Quote, without any change, the line that contains "obj.matrix_world = world" and all lines that follow it to the end of the data below.

════════════════════

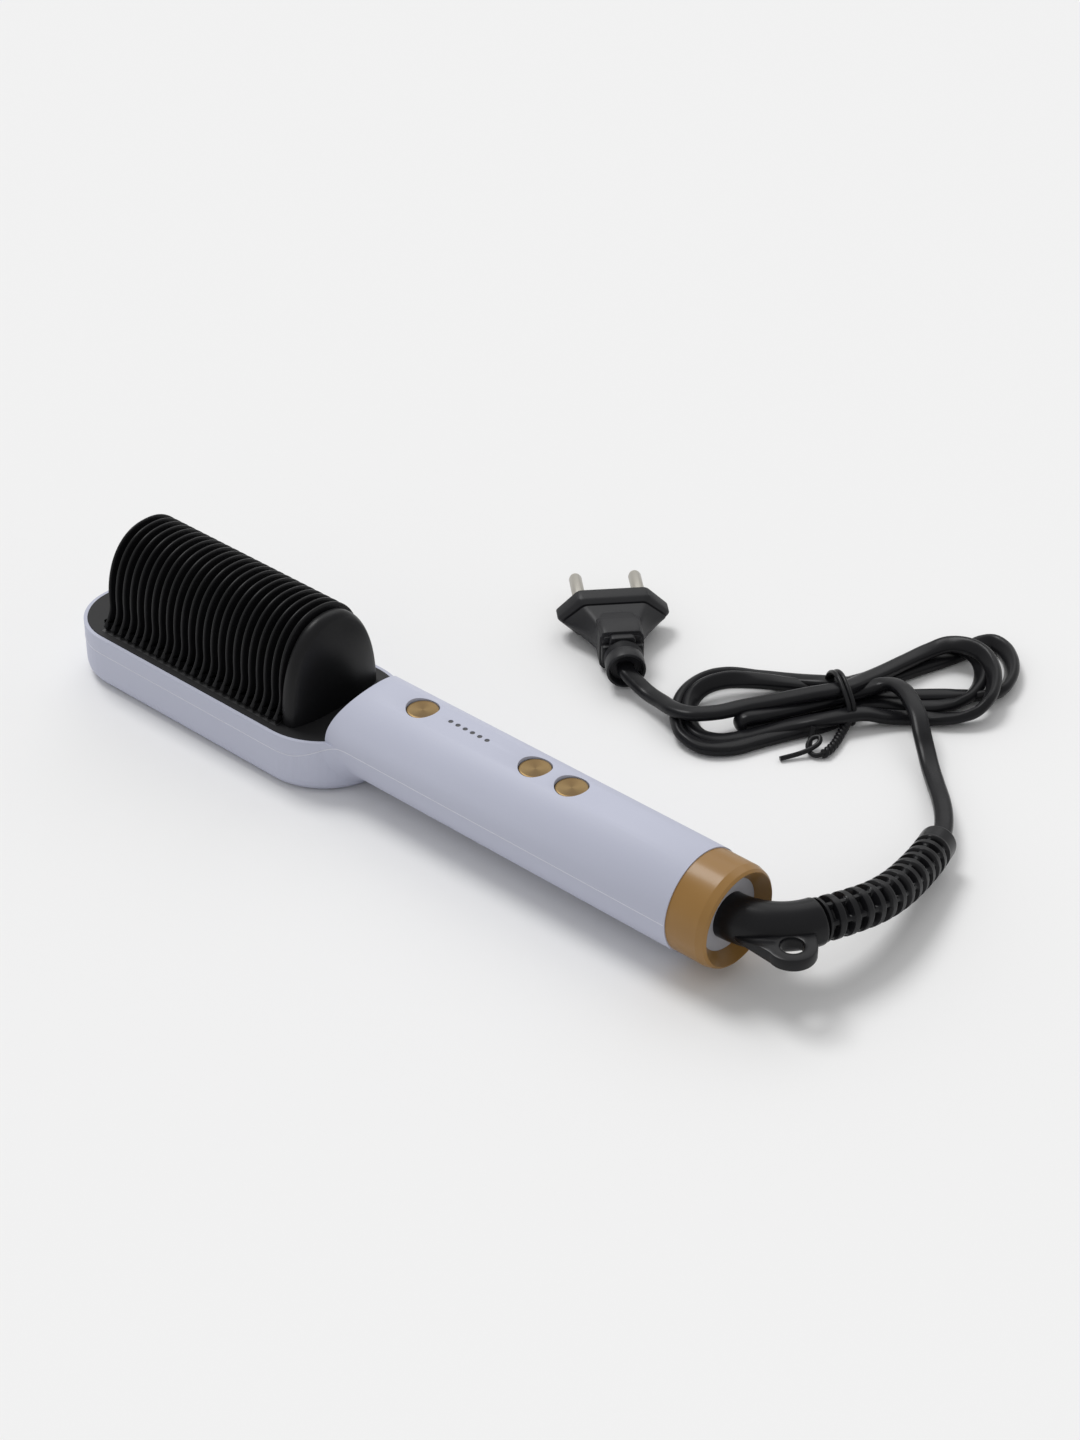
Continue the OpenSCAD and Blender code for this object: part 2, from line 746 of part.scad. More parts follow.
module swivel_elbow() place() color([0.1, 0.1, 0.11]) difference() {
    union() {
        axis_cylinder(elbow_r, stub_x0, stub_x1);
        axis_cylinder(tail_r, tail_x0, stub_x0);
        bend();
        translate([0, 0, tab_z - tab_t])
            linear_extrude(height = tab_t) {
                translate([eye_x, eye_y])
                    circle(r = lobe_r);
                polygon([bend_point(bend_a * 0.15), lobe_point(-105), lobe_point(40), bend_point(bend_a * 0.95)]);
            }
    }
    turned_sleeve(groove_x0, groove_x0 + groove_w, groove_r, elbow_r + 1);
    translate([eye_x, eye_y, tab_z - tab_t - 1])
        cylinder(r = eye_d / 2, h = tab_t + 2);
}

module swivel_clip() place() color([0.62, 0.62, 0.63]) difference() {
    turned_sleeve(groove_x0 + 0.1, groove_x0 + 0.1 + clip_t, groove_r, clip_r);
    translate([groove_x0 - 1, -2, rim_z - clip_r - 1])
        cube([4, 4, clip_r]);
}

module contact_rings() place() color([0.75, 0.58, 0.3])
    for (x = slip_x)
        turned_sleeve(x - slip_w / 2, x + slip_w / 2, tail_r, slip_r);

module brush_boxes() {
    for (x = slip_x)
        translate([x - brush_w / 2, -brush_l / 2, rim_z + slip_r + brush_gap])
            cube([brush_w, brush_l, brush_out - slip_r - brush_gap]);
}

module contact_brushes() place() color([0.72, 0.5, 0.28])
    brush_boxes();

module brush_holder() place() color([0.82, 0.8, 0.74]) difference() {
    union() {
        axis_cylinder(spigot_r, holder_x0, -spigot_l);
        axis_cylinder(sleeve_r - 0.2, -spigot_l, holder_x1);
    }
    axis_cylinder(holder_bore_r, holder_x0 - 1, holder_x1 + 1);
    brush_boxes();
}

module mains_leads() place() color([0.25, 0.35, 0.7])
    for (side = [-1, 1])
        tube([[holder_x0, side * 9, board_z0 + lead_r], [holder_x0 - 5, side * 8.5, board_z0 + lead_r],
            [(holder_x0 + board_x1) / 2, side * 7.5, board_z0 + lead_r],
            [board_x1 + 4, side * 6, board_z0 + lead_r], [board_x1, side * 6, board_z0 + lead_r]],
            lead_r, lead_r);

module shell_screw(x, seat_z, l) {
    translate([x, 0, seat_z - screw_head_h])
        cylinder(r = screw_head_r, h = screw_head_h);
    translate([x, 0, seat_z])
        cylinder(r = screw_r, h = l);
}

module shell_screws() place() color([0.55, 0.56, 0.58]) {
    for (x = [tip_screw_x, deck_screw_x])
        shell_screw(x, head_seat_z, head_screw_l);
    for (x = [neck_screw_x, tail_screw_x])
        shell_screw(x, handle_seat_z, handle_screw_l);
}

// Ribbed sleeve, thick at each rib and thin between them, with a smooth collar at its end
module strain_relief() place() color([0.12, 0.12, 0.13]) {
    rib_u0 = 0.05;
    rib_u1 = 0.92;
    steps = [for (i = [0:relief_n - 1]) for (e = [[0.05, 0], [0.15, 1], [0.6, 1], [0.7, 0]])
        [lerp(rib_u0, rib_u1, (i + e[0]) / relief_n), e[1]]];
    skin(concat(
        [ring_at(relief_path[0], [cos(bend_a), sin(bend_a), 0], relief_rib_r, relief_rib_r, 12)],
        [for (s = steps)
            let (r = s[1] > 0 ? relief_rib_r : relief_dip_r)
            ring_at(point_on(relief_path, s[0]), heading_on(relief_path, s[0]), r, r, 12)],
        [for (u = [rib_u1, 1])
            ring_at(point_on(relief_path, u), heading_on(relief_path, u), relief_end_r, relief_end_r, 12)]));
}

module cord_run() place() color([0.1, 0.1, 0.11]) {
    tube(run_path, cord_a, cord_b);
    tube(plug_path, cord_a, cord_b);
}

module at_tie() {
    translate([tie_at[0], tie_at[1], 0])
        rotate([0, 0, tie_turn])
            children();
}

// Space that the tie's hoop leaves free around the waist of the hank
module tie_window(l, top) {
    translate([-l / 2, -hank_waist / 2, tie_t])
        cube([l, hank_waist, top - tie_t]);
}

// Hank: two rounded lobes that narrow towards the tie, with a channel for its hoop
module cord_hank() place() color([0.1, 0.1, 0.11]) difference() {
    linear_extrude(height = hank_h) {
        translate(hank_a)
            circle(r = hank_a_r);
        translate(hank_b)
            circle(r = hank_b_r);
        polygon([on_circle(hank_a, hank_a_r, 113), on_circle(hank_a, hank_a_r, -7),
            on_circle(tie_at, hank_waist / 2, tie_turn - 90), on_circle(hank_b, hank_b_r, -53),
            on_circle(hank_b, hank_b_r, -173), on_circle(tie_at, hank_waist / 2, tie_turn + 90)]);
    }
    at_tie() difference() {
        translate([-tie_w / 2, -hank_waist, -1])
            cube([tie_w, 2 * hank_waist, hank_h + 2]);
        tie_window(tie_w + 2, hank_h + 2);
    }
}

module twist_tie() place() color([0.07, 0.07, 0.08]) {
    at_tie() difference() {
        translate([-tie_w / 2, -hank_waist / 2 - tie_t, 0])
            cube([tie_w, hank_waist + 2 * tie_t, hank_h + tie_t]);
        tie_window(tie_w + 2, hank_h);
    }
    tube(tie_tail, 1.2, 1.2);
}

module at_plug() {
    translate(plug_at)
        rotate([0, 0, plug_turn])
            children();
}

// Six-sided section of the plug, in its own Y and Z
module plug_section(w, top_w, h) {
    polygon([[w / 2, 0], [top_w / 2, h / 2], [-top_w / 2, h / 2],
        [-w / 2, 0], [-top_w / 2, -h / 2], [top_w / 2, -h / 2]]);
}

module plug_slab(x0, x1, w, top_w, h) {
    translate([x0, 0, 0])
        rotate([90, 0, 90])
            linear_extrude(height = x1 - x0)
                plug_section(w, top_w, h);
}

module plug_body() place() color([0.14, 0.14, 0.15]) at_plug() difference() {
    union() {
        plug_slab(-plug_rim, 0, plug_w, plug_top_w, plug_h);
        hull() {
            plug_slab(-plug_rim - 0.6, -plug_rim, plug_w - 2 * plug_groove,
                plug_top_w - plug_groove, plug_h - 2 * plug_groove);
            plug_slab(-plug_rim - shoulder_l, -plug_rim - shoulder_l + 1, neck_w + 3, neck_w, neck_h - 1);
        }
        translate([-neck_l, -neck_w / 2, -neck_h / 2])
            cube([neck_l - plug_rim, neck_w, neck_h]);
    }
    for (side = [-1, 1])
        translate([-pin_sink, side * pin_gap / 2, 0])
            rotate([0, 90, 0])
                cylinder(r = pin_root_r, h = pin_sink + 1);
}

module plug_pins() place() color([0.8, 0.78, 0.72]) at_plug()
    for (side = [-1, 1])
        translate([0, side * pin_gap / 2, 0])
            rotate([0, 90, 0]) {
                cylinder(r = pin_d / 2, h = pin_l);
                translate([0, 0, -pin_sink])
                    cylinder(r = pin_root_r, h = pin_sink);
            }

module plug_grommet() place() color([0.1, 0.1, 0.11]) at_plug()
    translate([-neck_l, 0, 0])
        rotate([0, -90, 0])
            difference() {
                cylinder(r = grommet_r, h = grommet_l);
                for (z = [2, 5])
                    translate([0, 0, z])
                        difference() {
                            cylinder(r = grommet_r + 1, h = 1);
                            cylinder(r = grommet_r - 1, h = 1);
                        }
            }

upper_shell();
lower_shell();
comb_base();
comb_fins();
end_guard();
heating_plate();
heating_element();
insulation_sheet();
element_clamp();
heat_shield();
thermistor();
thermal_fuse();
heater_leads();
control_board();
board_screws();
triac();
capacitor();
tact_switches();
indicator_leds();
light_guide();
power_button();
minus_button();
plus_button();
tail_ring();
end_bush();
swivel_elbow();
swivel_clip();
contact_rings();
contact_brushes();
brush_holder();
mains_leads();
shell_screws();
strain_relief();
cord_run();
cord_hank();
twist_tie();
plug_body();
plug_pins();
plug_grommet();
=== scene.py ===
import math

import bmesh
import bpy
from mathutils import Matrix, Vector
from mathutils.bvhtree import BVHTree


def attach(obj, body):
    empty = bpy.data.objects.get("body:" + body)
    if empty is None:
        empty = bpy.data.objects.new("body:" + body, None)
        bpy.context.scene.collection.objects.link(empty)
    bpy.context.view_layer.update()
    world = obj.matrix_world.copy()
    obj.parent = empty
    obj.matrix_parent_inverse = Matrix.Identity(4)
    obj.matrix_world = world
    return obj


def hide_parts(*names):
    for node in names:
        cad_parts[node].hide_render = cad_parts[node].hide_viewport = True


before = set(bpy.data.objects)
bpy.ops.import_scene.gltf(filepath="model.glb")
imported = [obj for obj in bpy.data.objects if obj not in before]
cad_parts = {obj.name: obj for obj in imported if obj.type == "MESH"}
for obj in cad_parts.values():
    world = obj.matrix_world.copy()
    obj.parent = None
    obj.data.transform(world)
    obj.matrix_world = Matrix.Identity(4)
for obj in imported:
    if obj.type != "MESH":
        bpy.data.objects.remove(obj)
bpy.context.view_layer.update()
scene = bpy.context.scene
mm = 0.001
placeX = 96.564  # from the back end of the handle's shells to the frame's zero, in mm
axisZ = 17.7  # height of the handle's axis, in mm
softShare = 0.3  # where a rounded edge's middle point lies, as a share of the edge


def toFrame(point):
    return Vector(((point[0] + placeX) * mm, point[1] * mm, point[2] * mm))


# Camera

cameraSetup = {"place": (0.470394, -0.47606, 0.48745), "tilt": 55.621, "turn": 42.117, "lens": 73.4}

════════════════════

# WRITTEN REPLY
    obj.matrix_world = world
    return obj


def hide_parts(*names):
    for node in names:
        cad_parts[node].hide_render = cad_parts[node].hide_viewport = True


before = set(bpy.data.objects)
bpy.ops.import_scene.gltf(filepath="model.glb")
imported = [obj for obj in bpy.data.objects if obj not in before]
cad_parts = {obj.name: obj for obj in imported if obj.type == "MESH"}
for obj in cad_parts.values():
    world = obj.matrix_world.copy()
    obj.parent = None
    obj.data.transform(world)
    obj.matrix_world = Matrix.Identity(4)
for obj in imported:
    if obj.type != "MESH":
        bpy.data.objects.remove(obj)
bpy.context.view_layer.update()
scene = bpy.context.scene
mm = 0.001
placeX = 96.564  # from the back end of the handle's shells to the frame's zero, in mm
axisZ = 17.7  # height of the handle's axis, in mm
softShare = 0.3  # where a rounded edge's middle point lies, as a share of the edge


def toFrame(point):
    return Vector(((point[0] + placeX) * mm, point[1] * mm, point[2] * mm))


# Camera

cameraSetup = {"place": (0.470394, -0.47606, 0.48745), "tilt": 55.621, "turn": 42.117, "lens": 73.4}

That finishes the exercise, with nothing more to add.